## To do:
Print, exactly as they stand, the lines from the start of the listing to the line containing "0.53), 1.0, 0.30)", inclusive.

□ □ □ □

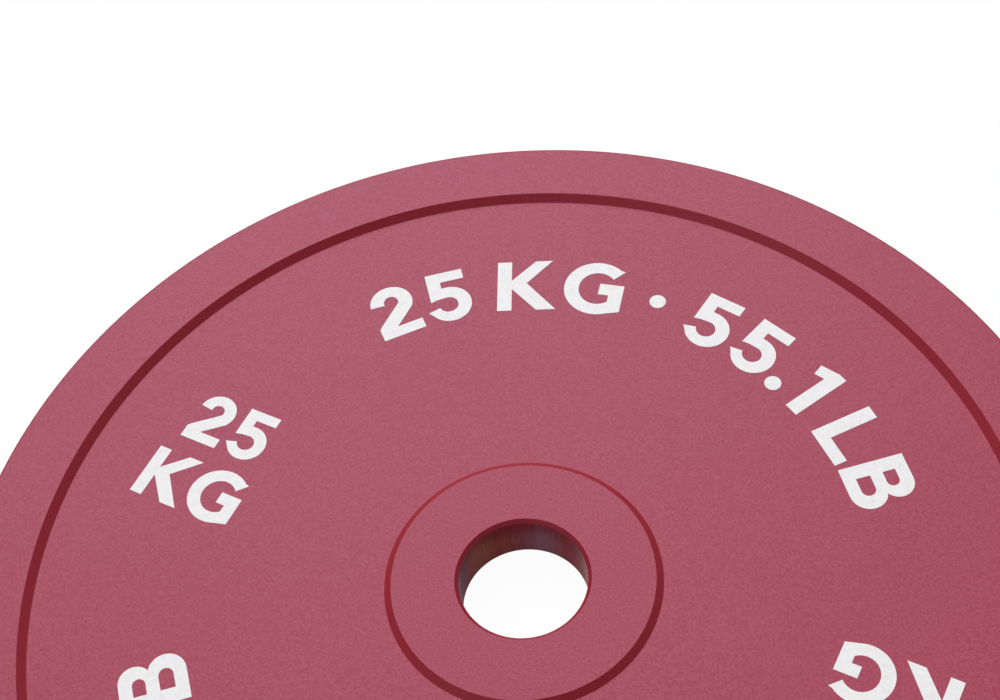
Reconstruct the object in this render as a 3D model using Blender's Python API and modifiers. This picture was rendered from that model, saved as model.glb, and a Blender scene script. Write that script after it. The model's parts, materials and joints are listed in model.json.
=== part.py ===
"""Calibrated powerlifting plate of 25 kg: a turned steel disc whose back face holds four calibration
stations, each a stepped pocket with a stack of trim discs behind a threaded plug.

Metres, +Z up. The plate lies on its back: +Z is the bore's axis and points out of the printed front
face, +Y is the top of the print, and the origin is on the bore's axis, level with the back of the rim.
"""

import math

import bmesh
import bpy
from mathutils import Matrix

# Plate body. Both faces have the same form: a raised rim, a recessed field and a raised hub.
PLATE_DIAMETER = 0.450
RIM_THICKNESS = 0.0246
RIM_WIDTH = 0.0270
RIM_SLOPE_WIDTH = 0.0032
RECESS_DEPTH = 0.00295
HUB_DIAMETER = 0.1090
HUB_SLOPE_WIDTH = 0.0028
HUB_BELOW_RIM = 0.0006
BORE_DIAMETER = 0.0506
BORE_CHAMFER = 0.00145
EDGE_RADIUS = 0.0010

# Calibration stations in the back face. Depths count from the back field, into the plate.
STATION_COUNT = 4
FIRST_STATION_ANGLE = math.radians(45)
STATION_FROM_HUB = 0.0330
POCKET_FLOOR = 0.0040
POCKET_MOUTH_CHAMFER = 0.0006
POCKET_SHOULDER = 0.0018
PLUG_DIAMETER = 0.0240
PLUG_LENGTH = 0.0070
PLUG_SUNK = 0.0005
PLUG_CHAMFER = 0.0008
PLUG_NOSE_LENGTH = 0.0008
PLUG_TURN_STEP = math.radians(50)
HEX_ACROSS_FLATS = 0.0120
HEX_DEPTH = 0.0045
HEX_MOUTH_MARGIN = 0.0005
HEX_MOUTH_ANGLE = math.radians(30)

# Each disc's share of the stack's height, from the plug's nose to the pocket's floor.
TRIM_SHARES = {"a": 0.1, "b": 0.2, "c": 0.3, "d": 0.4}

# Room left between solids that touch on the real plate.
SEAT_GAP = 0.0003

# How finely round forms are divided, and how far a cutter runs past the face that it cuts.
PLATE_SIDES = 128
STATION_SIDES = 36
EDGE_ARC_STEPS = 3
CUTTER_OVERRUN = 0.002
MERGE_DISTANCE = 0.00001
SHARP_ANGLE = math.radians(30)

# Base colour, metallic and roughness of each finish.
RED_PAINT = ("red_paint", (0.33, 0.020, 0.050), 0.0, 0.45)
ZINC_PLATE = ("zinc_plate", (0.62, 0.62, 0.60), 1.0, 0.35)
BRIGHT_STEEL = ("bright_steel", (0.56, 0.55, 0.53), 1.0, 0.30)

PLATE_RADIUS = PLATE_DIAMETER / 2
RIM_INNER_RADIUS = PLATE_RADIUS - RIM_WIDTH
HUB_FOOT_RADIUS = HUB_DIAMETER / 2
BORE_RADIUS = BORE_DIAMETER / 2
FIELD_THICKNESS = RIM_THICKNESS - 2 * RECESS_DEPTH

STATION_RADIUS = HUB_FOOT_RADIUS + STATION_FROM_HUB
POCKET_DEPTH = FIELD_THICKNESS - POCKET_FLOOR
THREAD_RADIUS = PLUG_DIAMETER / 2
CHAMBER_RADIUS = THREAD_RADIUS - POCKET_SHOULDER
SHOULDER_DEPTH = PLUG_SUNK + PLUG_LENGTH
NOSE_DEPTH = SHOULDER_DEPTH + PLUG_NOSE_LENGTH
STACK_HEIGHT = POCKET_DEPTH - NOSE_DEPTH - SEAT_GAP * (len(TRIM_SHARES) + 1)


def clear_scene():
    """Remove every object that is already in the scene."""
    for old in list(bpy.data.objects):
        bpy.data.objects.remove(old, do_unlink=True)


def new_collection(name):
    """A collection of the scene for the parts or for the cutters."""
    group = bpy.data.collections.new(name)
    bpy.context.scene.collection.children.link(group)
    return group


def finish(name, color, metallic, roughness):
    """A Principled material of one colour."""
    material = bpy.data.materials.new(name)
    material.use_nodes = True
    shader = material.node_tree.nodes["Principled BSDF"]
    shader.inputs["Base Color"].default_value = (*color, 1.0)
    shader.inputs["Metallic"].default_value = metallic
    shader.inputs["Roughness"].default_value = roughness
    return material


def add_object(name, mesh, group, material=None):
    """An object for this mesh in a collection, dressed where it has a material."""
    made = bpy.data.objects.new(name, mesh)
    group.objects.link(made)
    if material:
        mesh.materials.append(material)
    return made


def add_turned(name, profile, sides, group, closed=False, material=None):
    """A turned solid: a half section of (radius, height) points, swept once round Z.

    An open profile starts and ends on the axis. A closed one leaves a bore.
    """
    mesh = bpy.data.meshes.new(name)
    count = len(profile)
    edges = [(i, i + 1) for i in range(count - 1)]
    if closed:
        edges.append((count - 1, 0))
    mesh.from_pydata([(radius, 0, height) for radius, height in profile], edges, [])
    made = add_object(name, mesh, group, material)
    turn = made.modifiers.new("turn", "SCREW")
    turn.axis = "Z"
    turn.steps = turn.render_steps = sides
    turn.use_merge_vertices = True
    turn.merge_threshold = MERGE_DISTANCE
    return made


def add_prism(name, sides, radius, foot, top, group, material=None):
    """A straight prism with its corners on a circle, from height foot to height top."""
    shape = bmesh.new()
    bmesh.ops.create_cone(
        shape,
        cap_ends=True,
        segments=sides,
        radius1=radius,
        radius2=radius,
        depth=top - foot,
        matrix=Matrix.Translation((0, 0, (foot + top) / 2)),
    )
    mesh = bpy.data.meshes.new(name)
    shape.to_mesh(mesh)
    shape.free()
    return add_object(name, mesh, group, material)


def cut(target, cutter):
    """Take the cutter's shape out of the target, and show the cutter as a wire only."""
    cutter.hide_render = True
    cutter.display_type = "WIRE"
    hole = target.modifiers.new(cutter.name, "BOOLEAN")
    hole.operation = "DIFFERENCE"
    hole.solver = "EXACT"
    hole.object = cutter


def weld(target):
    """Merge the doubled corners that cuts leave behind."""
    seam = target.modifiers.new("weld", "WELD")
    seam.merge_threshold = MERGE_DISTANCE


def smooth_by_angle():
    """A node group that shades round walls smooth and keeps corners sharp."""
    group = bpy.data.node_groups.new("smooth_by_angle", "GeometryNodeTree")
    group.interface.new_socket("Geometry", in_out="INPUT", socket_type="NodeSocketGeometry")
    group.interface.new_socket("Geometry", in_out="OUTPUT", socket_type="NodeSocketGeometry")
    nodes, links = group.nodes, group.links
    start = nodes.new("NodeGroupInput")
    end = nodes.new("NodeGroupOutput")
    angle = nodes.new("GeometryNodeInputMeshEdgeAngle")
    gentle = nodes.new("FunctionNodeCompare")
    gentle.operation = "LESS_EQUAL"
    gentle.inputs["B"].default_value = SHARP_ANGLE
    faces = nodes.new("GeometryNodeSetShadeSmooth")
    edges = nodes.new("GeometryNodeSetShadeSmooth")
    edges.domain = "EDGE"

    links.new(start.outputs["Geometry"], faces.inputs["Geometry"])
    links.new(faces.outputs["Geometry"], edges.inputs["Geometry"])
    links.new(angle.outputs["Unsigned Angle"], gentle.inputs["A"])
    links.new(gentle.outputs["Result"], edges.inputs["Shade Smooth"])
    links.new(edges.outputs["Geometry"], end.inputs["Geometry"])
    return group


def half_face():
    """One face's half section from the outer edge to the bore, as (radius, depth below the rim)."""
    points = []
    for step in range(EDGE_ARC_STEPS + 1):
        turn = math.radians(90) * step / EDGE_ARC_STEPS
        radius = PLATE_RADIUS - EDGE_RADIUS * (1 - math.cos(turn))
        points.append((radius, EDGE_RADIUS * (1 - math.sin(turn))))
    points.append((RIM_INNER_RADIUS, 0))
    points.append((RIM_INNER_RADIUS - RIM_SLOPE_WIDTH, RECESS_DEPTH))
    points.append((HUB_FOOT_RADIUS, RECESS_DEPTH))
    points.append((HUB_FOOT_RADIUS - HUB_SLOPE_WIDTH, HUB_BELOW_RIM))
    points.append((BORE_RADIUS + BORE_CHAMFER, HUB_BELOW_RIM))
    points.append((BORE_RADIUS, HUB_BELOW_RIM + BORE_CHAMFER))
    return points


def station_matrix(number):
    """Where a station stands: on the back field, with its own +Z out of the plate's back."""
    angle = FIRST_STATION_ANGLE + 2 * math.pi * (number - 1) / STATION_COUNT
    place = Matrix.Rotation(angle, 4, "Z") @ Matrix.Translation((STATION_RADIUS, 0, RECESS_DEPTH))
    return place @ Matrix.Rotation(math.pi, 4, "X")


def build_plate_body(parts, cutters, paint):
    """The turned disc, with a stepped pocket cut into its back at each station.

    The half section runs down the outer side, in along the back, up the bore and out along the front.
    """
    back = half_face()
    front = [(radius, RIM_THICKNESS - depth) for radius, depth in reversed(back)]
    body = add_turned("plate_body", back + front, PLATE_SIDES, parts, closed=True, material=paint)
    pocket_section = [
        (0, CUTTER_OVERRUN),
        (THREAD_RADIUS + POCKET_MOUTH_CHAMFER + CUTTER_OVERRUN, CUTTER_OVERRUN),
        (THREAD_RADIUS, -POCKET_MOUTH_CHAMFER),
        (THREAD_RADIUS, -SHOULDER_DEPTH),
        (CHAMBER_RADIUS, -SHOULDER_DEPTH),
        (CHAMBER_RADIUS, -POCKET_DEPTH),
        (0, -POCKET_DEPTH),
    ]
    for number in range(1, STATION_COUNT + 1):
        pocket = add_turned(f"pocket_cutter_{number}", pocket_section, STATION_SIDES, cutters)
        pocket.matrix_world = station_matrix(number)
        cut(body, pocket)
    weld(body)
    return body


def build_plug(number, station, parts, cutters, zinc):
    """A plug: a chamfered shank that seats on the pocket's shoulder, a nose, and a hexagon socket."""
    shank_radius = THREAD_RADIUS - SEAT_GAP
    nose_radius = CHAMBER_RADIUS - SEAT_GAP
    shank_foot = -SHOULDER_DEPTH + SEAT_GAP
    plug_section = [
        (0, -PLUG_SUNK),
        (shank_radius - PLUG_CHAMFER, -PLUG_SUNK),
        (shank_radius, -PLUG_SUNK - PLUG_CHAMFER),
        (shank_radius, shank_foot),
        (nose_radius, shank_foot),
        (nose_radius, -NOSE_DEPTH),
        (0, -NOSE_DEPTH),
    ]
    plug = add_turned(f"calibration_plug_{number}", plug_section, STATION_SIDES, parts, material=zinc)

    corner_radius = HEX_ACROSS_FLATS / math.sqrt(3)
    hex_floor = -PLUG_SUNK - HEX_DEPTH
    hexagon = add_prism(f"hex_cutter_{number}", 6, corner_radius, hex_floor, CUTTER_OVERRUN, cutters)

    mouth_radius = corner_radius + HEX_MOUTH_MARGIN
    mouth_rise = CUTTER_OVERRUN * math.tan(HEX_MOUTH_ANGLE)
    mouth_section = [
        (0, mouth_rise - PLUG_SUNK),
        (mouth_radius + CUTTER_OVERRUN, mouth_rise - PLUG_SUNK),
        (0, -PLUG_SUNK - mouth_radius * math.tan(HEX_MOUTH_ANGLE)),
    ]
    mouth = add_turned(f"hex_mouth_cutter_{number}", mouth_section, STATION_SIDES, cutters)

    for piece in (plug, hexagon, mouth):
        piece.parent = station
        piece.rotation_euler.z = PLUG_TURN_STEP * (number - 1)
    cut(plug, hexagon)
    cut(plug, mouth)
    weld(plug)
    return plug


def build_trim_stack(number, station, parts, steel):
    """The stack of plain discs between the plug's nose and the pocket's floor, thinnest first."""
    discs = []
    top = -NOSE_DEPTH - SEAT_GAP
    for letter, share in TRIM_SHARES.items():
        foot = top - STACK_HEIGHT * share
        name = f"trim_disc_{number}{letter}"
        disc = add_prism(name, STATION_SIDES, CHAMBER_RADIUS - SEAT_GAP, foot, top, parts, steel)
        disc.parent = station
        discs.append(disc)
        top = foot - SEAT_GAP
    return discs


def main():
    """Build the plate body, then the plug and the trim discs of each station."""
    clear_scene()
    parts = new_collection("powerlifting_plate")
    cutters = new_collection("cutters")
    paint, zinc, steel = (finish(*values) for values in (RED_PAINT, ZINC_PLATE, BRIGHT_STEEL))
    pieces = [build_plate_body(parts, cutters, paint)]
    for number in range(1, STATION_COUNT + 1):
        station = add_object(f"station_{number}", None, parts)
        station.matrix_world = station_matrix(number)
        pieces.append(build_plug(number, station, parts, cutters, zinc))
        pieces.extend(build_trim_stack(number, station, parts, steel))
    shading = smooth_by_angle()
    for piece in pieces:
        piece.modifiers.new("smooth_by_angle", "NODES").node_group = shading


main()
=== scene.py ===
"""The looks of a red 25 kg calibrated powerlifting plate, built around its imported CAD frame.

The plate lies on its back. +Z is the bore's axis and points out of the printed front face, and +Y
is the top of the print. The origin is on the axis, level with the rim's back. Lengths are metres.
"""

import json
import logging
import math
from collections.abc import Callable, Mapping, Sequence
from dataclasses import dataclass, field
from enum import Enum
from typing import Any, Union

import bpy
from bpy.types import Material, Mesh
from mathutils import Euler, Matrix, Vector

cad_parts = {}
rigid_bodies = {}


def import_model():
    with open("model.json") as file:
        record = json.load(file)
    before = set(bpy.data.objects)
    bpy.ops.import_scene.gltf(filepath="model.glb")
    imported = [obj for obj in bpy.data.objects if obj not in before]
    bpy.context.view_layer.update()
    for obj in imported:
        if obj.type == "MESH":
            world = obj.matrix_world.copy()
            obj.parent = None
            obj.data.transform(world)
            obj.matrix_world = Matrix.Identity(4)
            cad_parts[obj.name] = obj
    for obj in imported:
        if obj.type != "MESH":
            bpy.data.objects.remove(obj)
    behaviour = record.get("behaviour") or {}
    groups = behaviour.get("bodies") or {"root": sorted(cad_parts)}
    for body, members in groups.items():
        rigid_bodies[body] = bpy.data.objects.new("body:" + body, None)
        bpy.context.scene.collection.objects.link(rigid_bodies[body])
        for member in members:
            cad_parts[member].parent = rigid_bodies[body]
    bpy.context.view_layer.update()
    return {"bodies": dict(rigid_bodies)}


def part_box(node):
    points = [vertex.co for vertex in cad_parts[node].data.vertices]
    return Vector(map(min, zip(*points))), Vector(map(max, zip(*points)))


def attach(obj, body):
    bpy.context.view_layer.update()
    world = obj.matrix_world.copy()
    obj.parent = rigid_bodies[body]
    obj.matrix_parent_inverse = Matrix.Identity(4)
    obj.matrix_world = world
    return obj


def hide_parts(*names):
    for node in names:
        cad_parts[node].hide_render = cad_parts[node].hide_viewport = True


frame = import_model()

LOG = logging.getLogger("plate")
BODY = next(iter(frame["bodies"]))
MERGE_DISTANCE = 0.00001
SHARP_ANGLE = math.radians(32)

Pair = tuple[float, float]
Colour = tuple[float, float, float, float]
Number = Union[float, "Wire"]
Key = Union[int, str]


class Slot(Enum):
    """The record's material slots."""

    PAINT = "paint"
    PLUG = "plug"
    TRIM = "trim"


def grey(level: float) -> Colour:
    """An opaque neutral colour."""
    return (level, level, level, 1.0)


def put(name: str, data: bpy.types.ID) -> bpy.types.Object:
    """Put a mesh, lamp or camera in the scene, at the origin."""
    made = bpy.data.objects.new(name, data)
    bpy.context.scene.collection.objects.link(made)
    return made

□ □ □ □

## Problem solution:
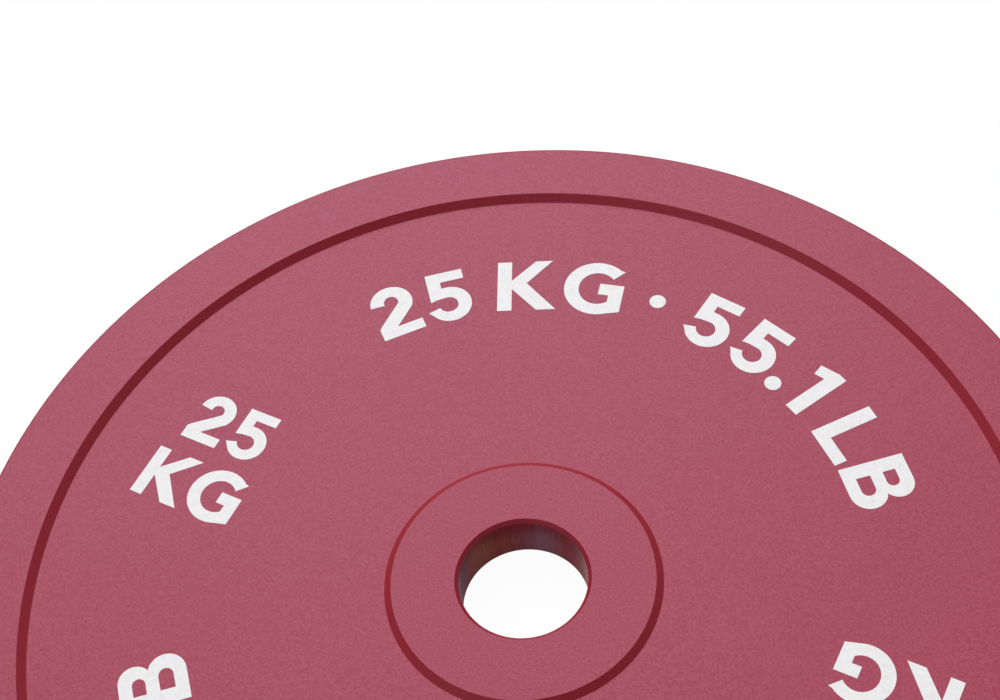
Reconstruct the object in this render as a 3D model using Blender's Python API and modifiers. This picture was rendered from that model, saved as model.glb, and a Blender scene script. Write that script after it. The model's parts, materials and joints are listed in model.json.
=== part.py ===
"""Calibrated powerlifting plate of 25 kg: a turned steel disc whose back face holds four calibration
stations, each a stepped pocket with a stack of trim discs behind a threaded plug.

Metres, +Z up. The plate lies on its back: +Z is the bore's axis and points out of the printed front
face, +Y is the top of the print, and the origin is on the bore's axis, level with the back of the rim.
"""

import math

import bmesh
import bpy
from mathutils import Matrix

# Plate body. Both faces have the same form: a raised rim, a recessed field and a raised hub.
PLATE_DIAMETER = 0.450
RIM_THICKNESS = 0.0246
RIM_WIDTH = 0.0270
RIM_SLOPE_WIDTH = 0.0032
RECESS_DEPTH = 0.00295
HUB_DIAMETER = 0.1090
HUB_SLOPE_WIDTH = 0.0028
HUB_BELOW_RIM = 0.0006
BORE_DIAMETER = 0.0506
BORE_CHAMFER = 0.00145
EDGE_RADIUS = 0.0010

# Calibration stations in the back face. Depths count from the back field, into the plate.
STATION_COUNT = 4
FIRST_STATION_ANGLE = math.radians(45)
STATION_FROM_HUB = 0.0330
POCKET_FLOOR = 0.0040
POCKET_MOUTH_CHAMFER = 0.0006
POCKET_SHOULDER = 0.0018
PLUG_DIAMETER = 0.0240
PLUG_LENGTH = 0.0070
PLUG_SUNK = 0.0005
PLUG_CHAMFER = 0.0008
PLUG_NOSE_LENGTH = 0.0008
PLUG_TURN_STEP = math.radians(50)
HEX_ACROSS_FLATS = 0.0120
HEX_DEPTH = 0.0045
HEX_MOUTH_MARGIN = 0.0005
HEX_MOUTH_ANGLE = math.radians(30)

# Each disc's share of the stack's height, from the plug's nose to the pocket's floor.
TRIM_SHARES = {"a": 0.1, "b": 0.2, "c": 0.3, "d": 0.4}

# Room left between solids that touch on the real plate.
SEAT_GAP = 0.0003

# How finely round forms are divided, and how far a cutter runs past the face that it cuts.
PLATE_SIDES = 128
STATION_SIDES = 36
EDGE_ARC_STEPS = 3
CUTTER_OVERRUN = 0.002
MERGE_DISTANCE = 0.00001
SHARP_ANGLE = math.radians(30)

# Base colour, metallic and roughness of each finish.
RED_PAINT = ("red_paint", (0.33, 0.020, 0.050), 0.0, 0.45)
ZINC_PLATE = ("zinc_plate", (0.62, 0.62, 0.60), 1.0, 0.35)
BRIGHT_STEEL = ("bright_steel", (0.56, 0.55, 0.53), 1.0, 0.30)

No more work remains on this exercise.